Currently, I’m working against a low level of anger and frustration–most of which is directed at myself because I haven’t been as productive as I’d hoped to be. I haven’t hit my stride yet. I haven’t been disciplined enough. When I notice that I’m directing my frustrations outward and turning into an unbearable asshole, I take a deep breath and finally recognize it as my trusty old friend: depression. Ah, Resistance at its finest.
Even though I can fake my way through an hour or two at a time, it can be hard to shake because it manifests in so many different ways. Sometimes the songbird just can’t bring itself to sing. I think I often find things to be critical of in order to protect myself, to put a shell around myself because vulnerability is hard (and there’s another reason why writing is freaking hard, because it’s sharing a part of yourself and inviting rejection and criticism).
I know that pouring into other people and getting out of my own head is a way to beat depression, but the ugly thing about depression is that it makes you feel like other people can’t/don’t benefit from your existence. Something (or a variety of things) in your experience has caused you to believe that your feelings, your efforts, your presence, whatever abilities you think you have, the things you put out into the world—none of it matters. You feel small. Inconsequential. Useless and unwanted.
In spite of carrying around that feeling all the time, it hurts to type it. And from the outside, to those who haven’t truly wrestled with actual depression, it must sound incredibly selfish. I can say with certainty that how it sounds could not be more different than how it feels. It’s not hunger for approval, it’s a deep need for meaning. (Any fellow INFJs out there can tell you how exhausting small talk can be, as there is a longing for substance and depth and connection.) And it’s not circumstantial. It doesn’t change with your environment and you can’t will yourself out of it. This isn’t a defeatist attitude, it’s an unwillingness to take the placebo (“just shake it off and get over it”) and prolong the real problem.
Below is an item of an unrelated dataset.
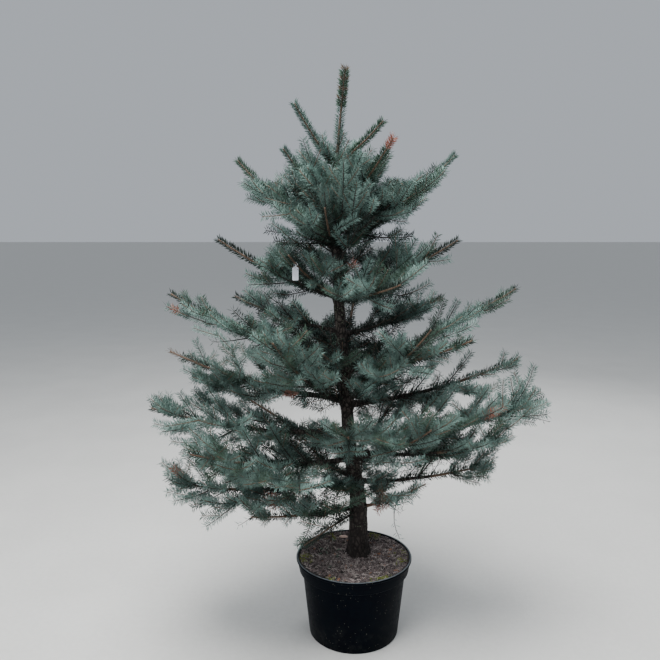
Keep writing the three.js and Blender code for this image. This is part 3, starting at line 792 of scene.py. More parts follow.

I think it was Charlotte Bronte who said that “a restless mind makes a ruffled pillow.” Depression keeps your mind always wandering, which is probably why the thing a depressed person wants the most is to just sleep. It steals restful sleep, and that leads to a whole host of other problems. It’s a seemingly endless cycle. And most people will either not notice or will just think you’re an unpleasant person. The depressive is generally not an unhappy person. Happiness is a state of a soul content with finding a balance of virtue and pleasure in life, not circumstances or merely a feeling. A melancholy exterior can misrepresent what’s going on inside. Sometimes you’re just exhausted and have to turn down some functions because you’re feeling everything.
I find beauty in a lot of things and am easily moved. I think that’s a common trait among creative types, that they see beauty in things that most others assume shouldn’t contain beauty, so they don’t look, and those who do see beauty in dark places seem melancholy or strange. With that comes very low lows—lows that people who live in the middle struggle to relate to. We notice everything, so maybe it’s frustrating when other people seem oblivious to the things that seem so evident to us. For me, that often results in frustration with other people. I have to check myself and remember not to hold everyone to my own standards, or hold it against them for not understanding what I’m feeling.
I have to also remind myself that life is worth living because it is so dynamic. I personally prefer to stay away from chemical antidepressants (*standard disclaimer that I am not a doctor and this is not a good choice for everyone) because I’ve never had any desire to live in the middle all the time. I’d rather know that lows are part of the game (as much is it sucks) if I can experience the highs and notice the little beauties that often get overlooked. I have to remind myself that this very trait means I have something to offer, a perspective that I take for granted. Contrast–darks against the light–breaks up the monotony and makes people take notice. No two people see the world the same, and even if others see your take on it as weird, maybe it’s the extremeness of it that illuminates something that no one else would have noticed. So hang in there; you will feel like singing again.